Attending the funeral of Margaret Thatcher in April, the Health Secretary, Jeremy Hunt, was much impressed by the bit in the sermon by the Bishop of London about how Mrs Thatcher had replied personally to so many letters. He went back to his department, and asked it to give him each day one letter from a member of the public which recounted particularly shocking problems in the Health Service. He now uses these letters to dive into the problems that patients experience. It is a good idea, but how alarming that it is a novel one. The Department of Health receives more letters than any other part of government except 10 Downing Street. Is it really the case that up till now, officials have never troubled the Secretary of State with the woes of the public? For more than 60 years, we have been bullied into thinking that the NHS works for us. At last, because so many — especially the old — have cruelly experienced the opposite, we want to make our feelings known. Mr Hunt’s one letter a day is a tiny drop in the ocean of misery which must eventually sweep the current system away.
If the Liverpool Care Pathway had been called, say, the Oxford Care Pathway, would it have inspired more confidence?

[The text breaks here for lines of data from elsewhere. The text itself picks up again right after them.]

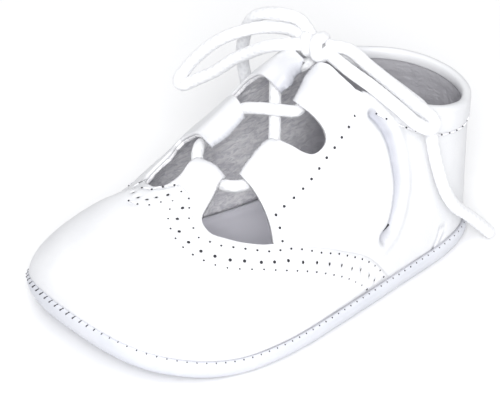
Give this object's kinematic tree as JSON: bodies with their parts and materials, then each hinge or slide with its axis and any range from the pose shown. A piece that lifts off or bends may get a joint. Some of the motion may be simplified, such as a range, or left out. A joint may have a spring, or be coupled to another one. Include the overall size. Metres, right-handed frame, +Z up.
{
  "type": "ghillie brogue",
  "caption": "Small child's soft white leather brogue for the left foot, open at the instep with laced tabs, cut-outs, a punched wing toe and a tied bow.",
  "frame": {"origin": "on the floor under the middle of the shoe", "axes": "+Z up, toe towards -Y, heel towards +Y, outer side of the foot towards +X"},
  "size_m": [0.0611, 0.1046, 0.0572],
  "materials": {
    "white_leather": "satin, fine grain",
    "white_overlay_leather": "satin, fine grain",
    "white_sole_leather": "satin, soft",
    "grey_insole": "matt",
    "white_lace": "round braided cord"
  },
  "bodies": {
    "root": {"sole": "white_sole_leather", "insole": "grey_insole", "upper": "white_leather", "vamp_wing": "white_overlay_leather", "collar_band": "white_overlay_leather", "lace_loop_near_1": "white_leather", "lace_loop_near_2": "white_leather", "lace_loop_near_3": "white_leather", "lace_loop_far_1": "white_leather", "lace_loop_far_2": "white_leather", "lace_crossings": "white_lace", "lace_knot": "white_lace", "bow_loop_far": "white_lace", "bow_loop_near": "white_lace", "lace_end_far": "white_lace", "lace_end_near": "white_lace"}
  },
  "joints": []
}
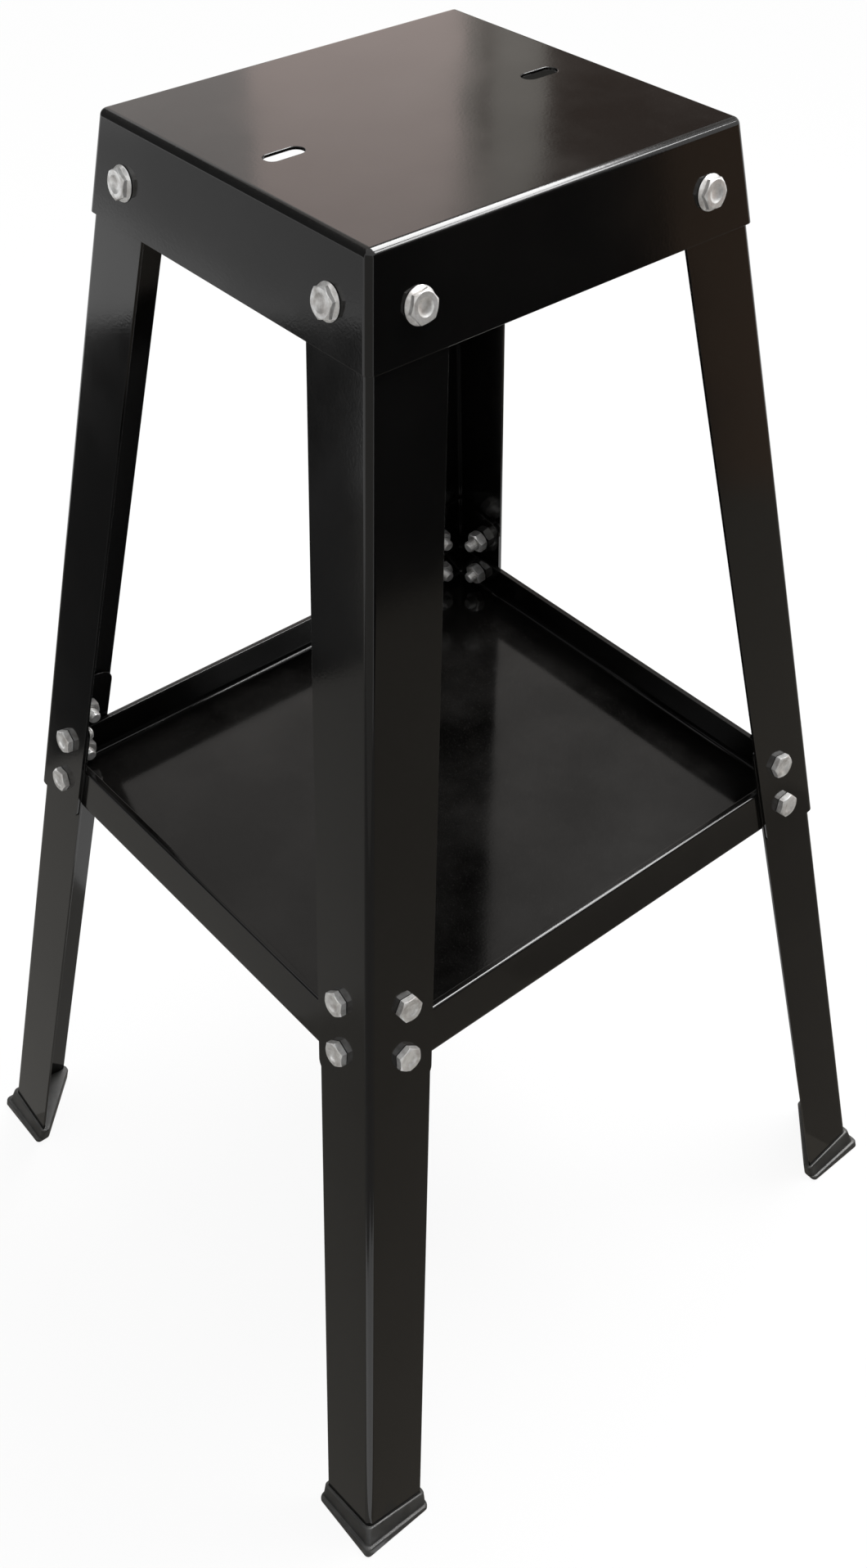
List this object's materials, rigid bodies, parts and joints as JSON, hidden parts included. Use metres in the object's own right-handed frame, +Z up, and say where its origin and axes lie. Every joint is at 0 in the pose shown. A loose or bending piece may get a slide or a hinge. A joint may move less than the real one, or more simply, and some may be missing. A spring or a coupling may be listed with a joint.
{
  "type": "bench grinder stand",
  "caption": "Floor stand for a bench grinder: a slotted pressed steel cap on splayed bolted angle legs, with a shelf tray between the legs and rubber feet.",
  "frame": {"origin": "on the floor, under the middle of the stand", "axes": "+Z up, X along the longer side of the cap and along the line of its slots, -Y the front"},
  "size_m": [0.4706, 0.4492, 0.76],
  "materials": {
    "black_paint": "gloss black paint on sheet steel",
    "zinc_plate": "bright zinc plating",
    "foot_rubber": "moulded black rubber, satin"
  },
  "bodies": {
    "root": {"top_cap": "black_paint", "shelf_tray": "black_paint", "cap_bolts": "zinc_plate", "cap_nuts": "zinc_plate", "upper_leg_front_left": "black_paint", "upper_leg_front_right": "black_paint", "upper_leg_back_left": "black_paint", "upper_leg_back_right": "black_paint", "lower_leg_front_left": "black_paint", "lower_leg_front_right": "black_paint", "lower_leg_back_left": "black_paint", "lower_leg_back_right": "black_paint", "foot_front_left": "foot_rubber", "foot_front_right": "foot_rubber", "foot_back_left": "foot_rubber", "foot_back_right": "foot_rubber", "leg_bolts_front_left": "zinc_plate", "leg_bolts_front_right": "zinc_plate", "leg_bolts_back_left": "zinc_plate", "leg_bolts_back_right": "zinc_plate", "leg_nuts_front_left": "zinc_plate", "leg_nuts_front_right": "zinc_plate", "leg_nuts_back_left": "zinc_plate", "leg_nuts_back_right": "zinc_plate"}
  },
  "joints": []
}
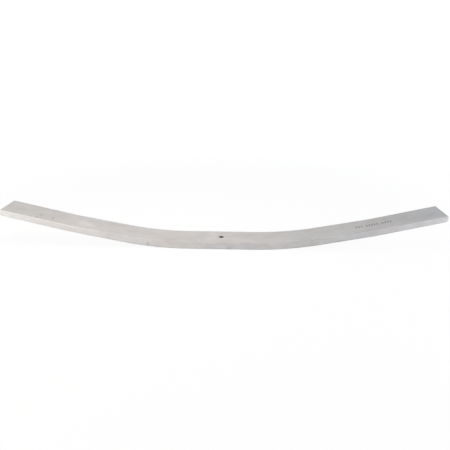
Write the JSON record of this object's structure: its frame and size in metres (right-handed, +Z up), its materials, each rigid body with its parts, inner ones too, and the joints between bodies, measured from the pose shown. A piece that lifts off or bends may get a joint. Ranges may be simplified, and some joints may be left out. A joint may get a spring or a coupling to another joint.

In October 1975, I went up to Trinity College, Cambridge. My first set of rooms was G3 New Court. These are the ones described by Tennyson in In Memoriam, because they were occupied by Arthur Hallam, whose death the poet laments. ‘Up that long walk of limes I past/ To see the rooms in which he dwelt/ I lingered: all within was noise/ Of songs, and clapping hands, and boys/ That crashed the glass and beat the floor;/ Where once we held debate, a band/ Of youthful friends, on mind and art,/ Of labour, and the changing mart,/ And all the framework of the land.’